To civil society organisations, this paper recommends advocacy for permanent peacebuilding institution through public campaigns, policy briefs, and engagement with parliamentarians ensuring that political leaders face public pressure to prioritise peace infrastructure.

Zimbabwe's journey towards Vision 2030 and upper-middle-income status depends fundamentally on whether development occurs in contexts of peace or conflict, with evidence demonstrating that conflict-affected countries consistently underperform peaceful nations on every development indicator. The choice before Zimbabwe is not between development and peacebuilding but recognition that sustainable development requires embedded peacebuilding as its foundation. The establishment of a Peace, Reconciliation and Social Cohesion Board represents an investment not merely in addressing past conflicts but in building the social foundations for shared prosperity that transcends the divisions of history and creates genuine national unity rooted in justice, equity, and mutual respect.

 

As the Global Peace Index demonstrates, peace is becoming increasingly scarce globally, with the majority of countries experiencing deterioration rather than improvement in peacefulness (Vision of Humanity, 2025).

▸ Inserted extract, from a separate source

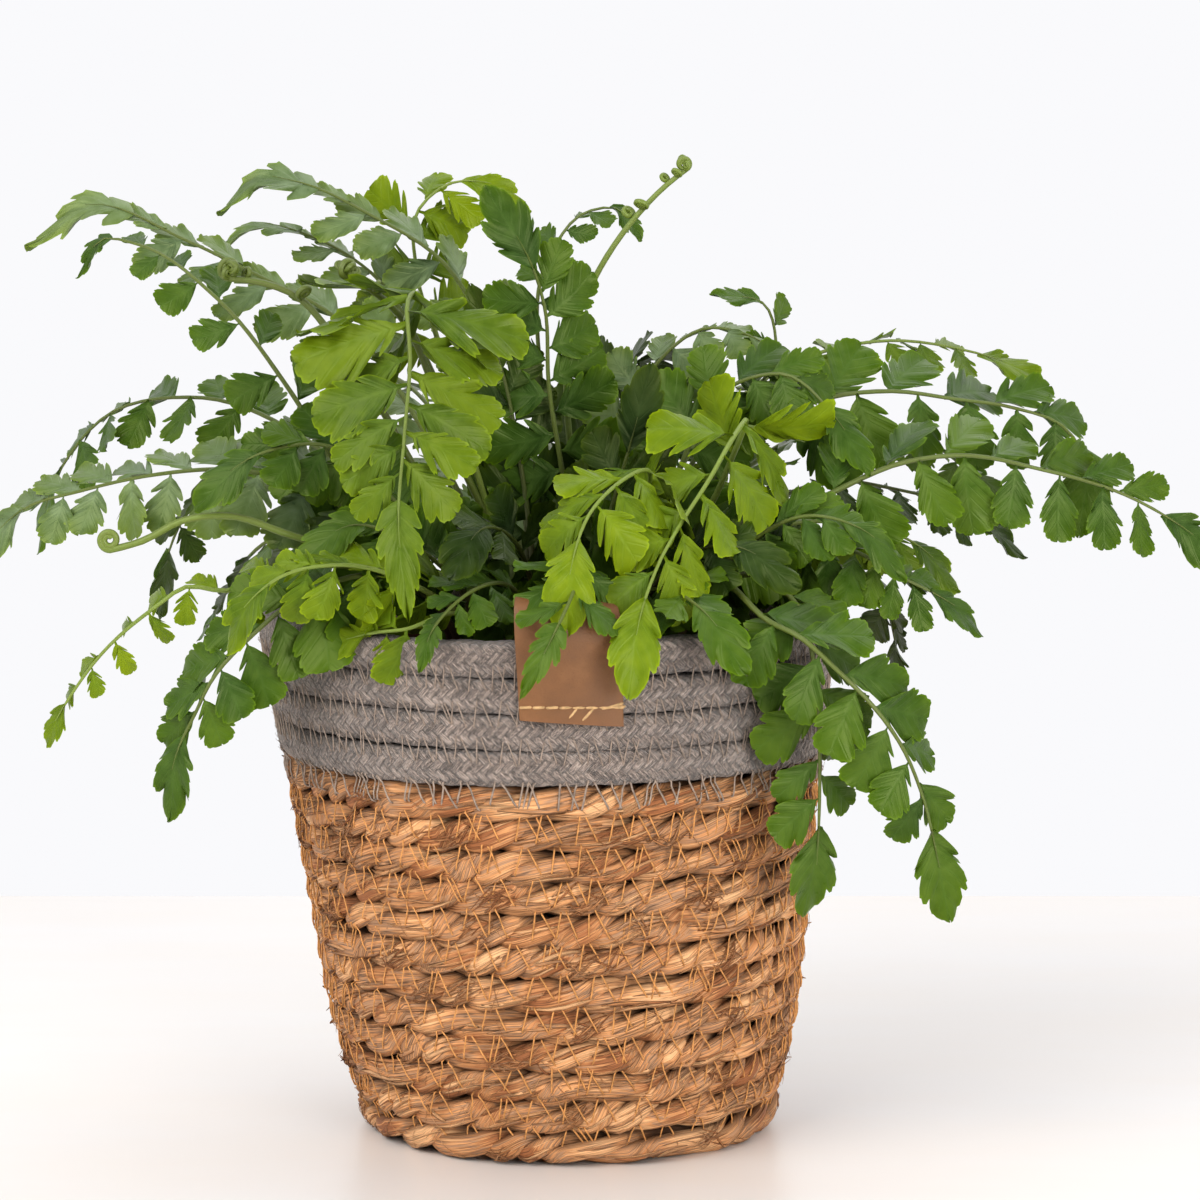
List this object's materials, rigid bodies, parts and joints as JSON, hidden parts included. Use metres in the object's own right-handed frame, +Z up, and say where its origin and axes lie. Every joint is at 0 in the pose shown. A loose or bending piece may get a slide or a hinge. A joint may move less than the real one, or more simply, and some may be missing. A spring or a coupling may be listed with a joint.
{
  "type": "potted mother fern",
  "caption": "Fern of arching fronds with notched leaflets, in a nursery pot inside a round braided basket with a rope rim and a blank folded tag.",
  "frame": {"origin": "centre of the basket's flat underside, on the surface it stands on", "axes": "+Z up; the tag and the front of the basket face -Y; +X to the right seen from the front"},
  "size_m": [0.3074, 0.225, 0.2428],
  "materials": {
    "water_hyacinth": "braided dry plant fibre, matte with silky strands",
    "cotton_rope": "heathered grey braided cotton, fuzzy",
    "tan_leather": "smooth tan leather, satin",
    "liner_film": "thin black film",
    "brown_plastic": "thin brown nursery-pot plastic",
    "potting_soil": "damp peat and bark, rough",
    "leaf_deep": "dark green leaf, satin with a waxy sheen",
    "leaf_green": "mid green leaf, satin",
    "leaf_silver": "grey green leaf with a silvery sheen",
    "leaf_pale": "pale green young leaf, satin",
    "leaf_lime": "yellow green young leaf, satin"
  },
  "bodies": {
    "root": {"basket": "water_hyacinth", "crozier_left": "leaf_pale", "crozier_tall": "leaf_pale", "frond_back_centre": "leaf_deep", "frond_back_hanging_left": "leaf_deep", "frond_back_hanging_right": "leaf_green", "frond_back_left": "leaf_green", "frond_back_left_long": "leaf_silver", "frond_back_low_left": "leaf_green", "frond_back_low_right": "leaf_deep", "frond_back_right": "leaf_green", "frond_back_right_long": "leaf_green", "frond_back_upright": "leaf_deep", "frond_centre_lime": "leaf_lime", "frond_centre_upright": "leaf_green", "frond_front_hanging": "leaf_pale", "frond_front_lime": "leaf_lime", "frond_inner_right": "leaf_deep", "frond_left_behind": "leaf_deep", "frond_left_hanging": "leaf_deep", "frond_left_lime": "leaf_lime", "frond_left_long": "leaf_green", "frond_left_middle": "leaf_deep", "frond_left_rising": "leaf_silver", "frond_low_left": "leaf_green", "frond_low_left_of_centre": "leaf_deep", "frond_low_right": "leaf_green", "frond_low_right_of_centre": "leaf_deep", "frond_lower_left_thin": "leaf_lime", "frond_middle_left": "leaf_deep", "frond_middle_silver": "leaf_silver", "frond_on_rim": "leaf_lime", "frond_over_tag": "leaf_deep", "frond_right_back_upper": "leaf_pale", "frond_right_dark": "leaf_deep", "frond_right_hanging": "leaf_green", "frond_right_hanging_inner": "leaf_green", "frond_right_long": "leaf_green", "frond_right_low": "leaf_green", "frond_right_middle": "leaf_green", "frond_right_pale": "leaf_pale", "frond_right_tip_up": "leaf_green", "frond_right_upper": "leaf_green", "frond_rim_left": "leaf_green", "frond_rim_right": "leaf_deep", "frond_top_left_inner": "leaf_deep", "frond_top_left_long": "leaf_silver", "frond_top_left_short": "leaf_silver", "frond_top_pale": "leaf_lime", "frond_top_right_edge": "leaf_green", "liner": "liner_film", "nursery_pot": "brown_plastic", "rim_tag": "tan_leather", "rope_band": "cotton_rope", "soil": "potting_soil"}
  },
  "joints": []
}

Zimbabwe has the opportunity to be a regional example, demonstrating that deliberate, institutionalised, and evidence-based peacebuilding can break cycles of conflict and unlock development potential.

Embedding peacebuilding in development is not optional but foundational, representing the essential prerequisite upon which all other development priorities must be built if they are to yield sustainable benefits rather than exacerbating the divisions that have impeded Zimbabwe's progress for too long.